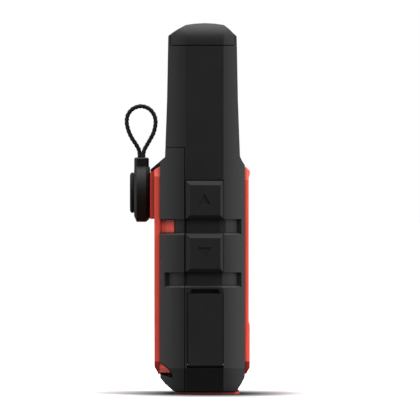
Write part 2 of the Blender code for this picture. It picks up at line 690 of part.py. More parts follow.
def power_key():
    """The front power key, with a ring and bar symbol. Its slide axis is Y."""
    rim = rectangle((POWER_X - 3.7, POWER_X + 3.7), (POWER_Z - 2.7, POWER_Z + 2.7), 0.8)
    face = rectangle((POWER_X - 3.3, POWER_X + 3.3), (POWER_Z - 2.3, POWER_Z + 2.3), 0.7)
    key = loft("power_key", "Y", [(-12.62, face), (-12.25, rim), (-11.5, rim)])
    stem_x, stem_z = (POWER_X - 2.3, POWER_X + 2.3), (POWER_Z - 1.3, POWER_Z + 1.3)
    join(key, box("power_stem", stem_x, (-11.8, -8.3), stem_z))
    sweep = [math.radians(120 + 300 * i / 12) for i in range(13)]
    outer = [(POWER_X + 1.45 * math.cos(t), POWER_Z - 0.1 + 1.45 * math.sin(t)) for t in sweep]
    inner = [(POWER_X + 1.0 * math.cos(t), POWER_Z - 0.1 + 1.0 * math.sin(t)) for t in reversed(sweep)]
    bar_x, bar_z = (POWER_X - 0.22, POWER_X + 0.22), (POWER_Z + 0.2, POWER_Z + 1.75)
    cut(key, box("power_bar", bar_x, (-13.5, -12.35), bar_z))
    cut(key, prism("power_ring", "Y", outer + inner, -13.2, -12.38))
    set_origin(key, (POWER_X, -8.3, POWER_Z))
    finish(key, RUBBER_BLACK, 0.6)
    switch_x, switch_z = (POWER_X - 2.2, POWER_X + 2.2), (POWER_Z - 2.2, POWER_Z + 2.2)
    finish(box("switch_power", switch_x, (-6.6, -5.2), switch_z), SWITCH_GREY, 0.45, 0.8)
    plunger = rod("plunger_power", "Y", (POWER_X, POWER_Z), 1.1, -8.1, -7.1, 12)
    set_origin(plunger, (POWER_X, -8.1, POWER_Z))
    finish(plunger, NYLON, 0.5)


def sos_button():
    """The guarded emergency button. Its slide axis is X."""
    centre = (STRIP_MID, BUTTON_Z)
    back, front = CAVITY_X - 0.8, CAVITY_X + 0.35
    button = turned("sos_button", "X", centre, [(back, 4.3), (front - 0.3, 4.3), (front, 3.9)], 24)
    set_origin(button, (back, *centre))
    finish(button, RED, 0.45)
    plunger_and_switch("sos", 1, BUTTON_Z)


def hinged_flap(name, side, plug):
    """A flush cap on a hinge along Y at its lower edge. The charging port's cap has a seal plug."""
    z_low, z_high = FLAP_Z
    trim = [(STRIP_X - 0.35, z_low), (STRIP_X, z_low + 0.35)]
    section = [(FLAP_X, z_low), *trim, (STRIP_X, z_high), (FLAP_X, z_high)]
    flap = prism(name, "Y", [(side * x, z) for x, z in section], *FLAP_Y)
    if plug:
        plug_x = sorted((side * (FLAP_X - 0.75), side * (FLAP_X + 0.2)))
        join(flap, prism(name + "_plug", "X", rectangle((-3.9, 0.0), (15.4, 23.4), 0.8), *plug_x))
    nail_x = sorted((side * (STRIP_X - 0.6), side * REACH))
    cut(flap, box(name + "_nail", nail_x, (-4.64, 3.04), (z_high - 0.2, REACH)))
    cut(flap, rod(name + "_bore", "Y", (side * HINGE_X, HINGE_Z), PIN_R + 0.1, -REACH, REACH, 10))
    set_origin(flap, (side * HINGE_X, FLAP_MID_Y, HINGE_Z))
    return flap


def flaps():
    finish(hinged_flap("usb_weather_cap", -1, True), RUBBER_BLACK, 0.6)
    finish(hinged_flap("sos_cap", 1, False), BLACK, 0.5)
    for name, side in (("usb_cap_pin", -1), ("sos_cap_pin", 1)):
        pin = rod(name, "Y", (side * HINGE_X, HINGE_Z), PIN_R, FLAP_Y[0] - 0.55, PART_Y - 0.25, 8)
        finish(pin, STEEL, 0.3, 1.0)


# ---------------------------------------------------------------- inside
def main_board():
    outline = rectangle((-PCB_X, PCB_X), (7.2, 60.8), 3.0)
    finish(prism("main_pcb", "Y", outline, *PCB_Y), GREEN_BOARD, 0.45)
    can = loft("rf_shield_can", "Y", [
        (-3.8, rectangle((-11.0, 11.0), (16.0, 40.0), 0.8)),
        (-1.9, rectangle((-11.0, 11.0), (16.0, 40.0), 0.8)),
        (-1.6, rectangle((-10.7, 10.7), (16.3, 39.7), 0.8)),
    ])
    finish(can, STEEL, 0.35, 1.0)
    patch = prism("gps_patch_antenna", "Y", rectangle((0.5, 12.5), (46.6, 58.6), 0.6), -3.8, -0.2)
    finish(patch, (0.60, 0.55, 0.46), 0.5)
    finish(rod("beeper", "Y", (-8.0, 51.0), 4.2, -3.8, -1.2, 20), (0.03, 0.03, 0.03), 0.5)
    port = prism("usb_receptacle", "X", rectangle((-3.8, -1.1), (15.6, 23.2), 0.7), -22.6, -16.8)
    cut(port, prism("usb_mouth", "X", rectangle((-3.5, -1.4), (15.9, 22.9), 0.6), -REACH, -18.0))
    join(port, box("usb_tongue", (-21.9, -17.6), (-2.75, -2.15), (16.9, 21.9)))
    finish(port, STEEL, 0.3, 1.0)


def battery():
    pack = prism("battery_pack", "Y", rectangle((-BATTERY_X, BATTERY_X), (8.6, 45.4), 1.2), 0.2, 6.2)
    finish(pack, (0.05, 0.07, 0.12), 0.5)
    finish(box("battery_foam", (-11, 11), (6.5, 9.0), (13.0, 41.0)), (0.04, 0.04, 0.04), 0.95)


def antenna():
    centre = (TOWER_X, -0.1)
    outline = rectangle((TOWER_X - 6.5, TOWER_X + 6.5), (-5.0, 5.0), 1.5)
    finish(prism("antenna_board", "Z", outline, 66.8, 67.8), GREEN_BOARD, 0.45)
    finish(rod("antenna_core", "Z", centre, 4.0, 68.1, 90.5, 20), (0.68, 0.66, 0.60), 0.5)
    finish(helix("antenna_helix", centre, 4.75, 0.32, 68.6, 89.5, 4.0), (0.60, 0.32, 0.16), 0.3, 1.0)
    route = [
        (-12.0, -1.5, 66.5), (-12.0, -1.5, 63.5), (-12.2, -2.0, 61.0), (-12.8, -2.6, 58.5),
        (-13.2, -3.1, 56.6),
    ]
    finish(tube("antenna_coax", route, 0.75), (0.10, 0.10, 0.10), 0.5)


def tube(name, route, radius):
    """A round tube along a route of points."""
    curve = bpy.data.curves.new(name, "CURVE")
    curve.dimensions = "3D"
    curve.bevel_depth = radius * MM
    curve.bevel_resolution = 2
    curve.use_fill_caps = True
    spline = curve.splines.new("POLY")
    spline.points.add(len(route) - 1)
    for point, place_at in zip(spline.points, route):
        point.co = (*(Vector(place_at) * MM), 1)
    obj = bpy.data.objects.new(name, curve)
    PARTS.objects.link(obj)
    return obj


def helix(name, centre, radius, wire, low, high, turns):
    """A round wire wound up the core."""
    steps = int(turns * 14)
    route = []
    for i in range(steps + 1):
        angle = 2 * math.pi * turns * i / steps
        x, y = centre[0] + radius * math.cos(angle), centre[1] + radius * math.sin(angle)
        route.append((x, y, low + (high - low) * i / steps))
    return tube(name, route, wire)


def housing_gasket():
    """The seal between the two housings, just inside the parting line."""
    wide, narrow = CAVITY_X - 1.25, CAVITY_X - 2.15
    outer = [
        (-wide, 9.0), (-17.6, 3.2), (17.6, 3.2), (wide, 9.0), (wide, 57.4), (17.6, 62.4), (-wide, 62.4),
    ]
    inner = [
        (-narrow, 9.4), (-17.2, 4.2), (17.2, 4.2), (narrow, 9.4), (narrow, 57.0), (17.2, 61.4),
        (-narrow, 61.4),
    ]
    gasket = ring_plate("housing_gasket", outer, inner, PART_Y - 0.24, PART_Y + 0.5)
    finish(gasket, (0.10, 0.10, 0.11), 0.8)


def housing_screws():
    """Four screws from the back, through the red plate and the back housing."""
    number = 1
    for z in SCREW_Z:
        for side in (-1, 1):
            centre = (side * SCREW_X, z)
            name = f"housing_screw_{number}"
            profile = [(1.2, 0.75), (11.62, 0.75), (11.62, 1.9), (12.35, 1.9), (12.55, 1.6)]
            screw = turned(name, "Y", centre, profile, 12)
            cut(screw, prism(name + "_drive", "Y", circle(centre, 0.8, 6), 12.0, REACH))
            finish(screw, STEEL, 0.3, 1.0)
            number += 1


# ---------------------------------------------------------------- lanyard adapter
def adapter_body():
    """The round puck with a collar for the cord. The whole adapter slides along Z."""
    low, high = ADAPTER_Y
    rim = [(low, ADAPTER_R - 0.7), (low + 0.8, ADAPTER_R), (high - 0.7, ADAPTER_R), (high, ADAPTER_R - 1.6)]
    body = turned("adapter_body", "Y", (0.0, ADAPTER_Z), rim, 28)
    flat = rectangle((-COLLAR_X, COLLAR_X), (low + 0.05, high - 0.05), 0.7)
    top = rectangle((-COLLAR_X + 0.3, COLLAR_X - 0.3), (low + 0.35, high - 0.35), 0.6)
    collar = [(ADAPTER_Z + 3, flat), (COLLAR_TOP - 0.3, flat), (COLLAR_TOP, top)]
    join(body, loft("adapter_collar", "Z", collar))
    cut(body, rod("cord_bore", "Z", CORD_CENTRE, 1.42, 58.2, HEIGHT))
    cut(body, rod("screw_bore", "Y", (0.0, ADAPTER_Z), 1.2, 0, high - 1.6, 14))
    cut(body, rod("screw_head_bore", "Y", (0.0, ADAPTER_Z), 2.4, high - 1.6, REACH, 18))
    set_origin(body, ADAPTER_ORIGIN)
    finish(body, RUBBER_BLACK, 0.55)


def adapter():
    adapter_body()
    low, high = ADAPTER_Y
    centre = (0.0, ADAPTER_Z)
    cap_r, cap_face = ADAPTER_CAP_R, ADAPTER_BACK
    rim = [(high + 0.1, cap_r), (cap_face - 0.45, cap_r), (cap_face, cap_r - 0.5)]
    cap = turned("adapter_cap", "Y", centre, rim, 28)
    set_origin(cap, ADAPTER_ORIGIN)
    finish(cap, (0.035, 0.035, 0.037), 0.5)
    foot = box("adapter_foot", (-FOOT_X, FOOT_X), (12.15, 12.85), FOOT_Z)
    join(foot, box("adapter_neck", (-NECK_X, NECK_X), (12.5, low - GAP), FOOT_Z))
    cut(foot, rod("foot_thread", "Y", centre, 0.95, 12.4, REACH, 12))
    set_origin(foot, ADAPTER_ORIGIN)
    finish(foot, STEEL, 0.35, 1.0)
    head = high - 1.4
    profile = [(12.6, 0.75), (head, 0.75), (head, 2.1), (high - 0.3, 2.1)]
    screw = turned("adapter_screw", "Y", centre, profile, 12)
    cut(screw, prism("adapter_screw_drive", "Y", circle(centre, 1.0, 6), high - 0.9, REACH))
    set_origin(screw, ADAPTER_ORIGIN)
    finish(screw, STEEL, 0.3, 1.0)


def cord_and_knot():
    knot = turned("cord_knot", "Z", CORD_CENTRE, [(58.5, 0.8), (58.9, 1.15), (59.9, 1.15), (60.3, 0.8)], 12)
    finish(knot, (0.015, 0.015, 0.016), 0.85)
    finish(tube("lanyard_cord", CORD_ROUTE, CORD_D / 2), (0.015, 0.015, 0.016), 0.85)


def main():
    for obj in list(bpy.data.objects):
        bpy.data.objects.remove(obj, do_unlink=True)
    for collection in (PARTS, CUTTERS):
        bpy.context.scene.collection.children.link(collection)
    CUTTERS.hide_render = True
    front_housing()
    rear_housing()
    antenna_cap()
    front_bezel()
    rear_shell()
    base_plate()
    display_lens()
    display_stack()
    side_keys()
    power_key()
    sos_button()
    flaps()
    main_board()
    battery()
    antenna()
    housing_gasket()
    housing_screws()
    adapter()
    cord_and_knot()


main()
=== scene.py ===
"""Looks for a pocket satellite communicator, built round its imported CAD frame.

World axes in metres: +Z up, the display faces -Y, and the camera looks along +X at the left side.
"""

import math

import bmesh
import bpy
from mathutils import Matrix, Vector


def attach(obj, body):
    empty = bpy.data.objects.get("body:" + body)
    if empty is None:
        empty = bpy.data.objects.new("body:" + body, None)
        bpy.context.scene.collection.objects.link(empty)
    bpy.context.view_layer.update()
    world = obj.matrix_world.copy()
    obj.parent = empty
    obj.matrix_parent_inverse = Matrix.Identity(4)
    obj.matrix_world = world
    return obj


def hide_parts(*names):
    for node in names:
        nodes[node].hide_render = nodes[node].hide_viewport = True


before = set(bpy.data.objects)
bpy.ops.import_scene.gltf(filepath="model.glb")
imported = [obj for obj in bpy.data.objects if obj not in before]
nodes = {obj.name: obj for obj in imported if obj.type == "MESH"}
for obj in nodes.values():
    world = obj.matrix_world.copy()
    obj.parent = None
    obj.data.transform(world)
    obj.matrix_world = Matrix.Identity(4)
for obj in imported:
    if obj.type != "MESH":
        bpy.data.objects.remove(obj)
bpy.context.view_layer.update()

MM = 0.001

# Camera: a long lens square to the left side
VIEW_WIDTH = 111.9 * MM
VIEW_PLANE_X = -22 * MM
VIEW_CENTRE_Y, VIEW_CENTRE_Z = -2.1 * MM, 49.2 * MM
LENS_MM, SENSOR_MM = 800, 36

# Half lengths in X and Y of the painted pool of shadow on the floor, and its middle
SHADE_X, SHADE_Y = 38 * MM, 19.5 * MM
SHADE_CENTRE = Vector((-7, -2.5, 0)) * MM
SHADE_FADE = (0.3, 2.4)  # in half lengths, from darkest to white
FLOOR_Z, FLOOR_WHITE = -0.03 * MM, 0.97

# Lanyard cord
CORD_D = 1.2 * MM
CORD_ROUTE = [
    (0.42, 16.80, 60.6), (0.42, 16.82, 63.3), (0.40, 16.95, 65.15), (0.34, 17.72, 66.75),
    (0.26, 18.79, 68.35), (0.18, 19.59, 69.95), (0.10, 20.09, 71.55), (0.04, 20.28, 73.15),
    (0.0, 19.88, 74.95), (0.0, 18.55, 76.45), (0.0, 16.42, 77.10), (0.0, 14.28, 76.40),
    (0.0, 12.98, 74.85), (-0.04, 12.53, 73.15), (-0.10, 12.66, 71.55), (-0.18, 13.08, 69.95),
    (-0.26, 13.88, 68.35), (-0.34, 14.79, 66.75), (-0.42, 15.62, 65.15), (-0.46, 15.84, 63.3),
    (-0.46, 15.86, 60.6),
]
CORD_ROUTE = [Vector(point) * MM for point in CORD_ROUTE]
BRAID_STEP = 0.07 * MM
BRAID_SIDES = 32
BRAID_STRANDS = 4  # in each direction
BRAID_PITCH = 4.4 * MM
BRAID_RELIEF = 0.13 * MM

# Millimetres that the finishes use
SYMBOL_REACH = 3.37  # from a side key's origin to the floor of its symbol
PIXEL_PITCH = 0.18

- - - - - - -

**WRITTEN REQUEST:** Print the lines from the line containing "front_housing()" to the line containing "obj.parent = empty", both ends included, exactly and with nothing added.

**TASK ANSWER:**
    front_housing()
    rear_housing()
    antenna_cap()
    front_bezel()
    rear_shell()
    base_plate()
    display_lens()
    display_stack()
    side_keys()
    power_key()
    sos_button()
    flaps()
    main_board()
    battery()
    antenna()
    housing_gasket()
    housing_screws()
    adapter()
    cord_and_knot()


main()
=== scene.py ===
"""Looks for a pocket satellite communicator, built round its imported CAD frame.

World axes in metres: +Z up, the display faces -Y, and the camera looks along +X at the left side.
"""

import math

import bmesh
import bpy
from mathutils import Matrix, Vector


def attach(obj, body):
    empty = bpy.data.objects.get("body:" + body)
    if empty is None:
        empty = bpy.data.objects.new("body:" + body, None)
        bpy.context.scene.collection.objects.link(empty)
    bpy.context.view_layer.update()
    world = obj.matrix_world.copy()
    obj.parent = empty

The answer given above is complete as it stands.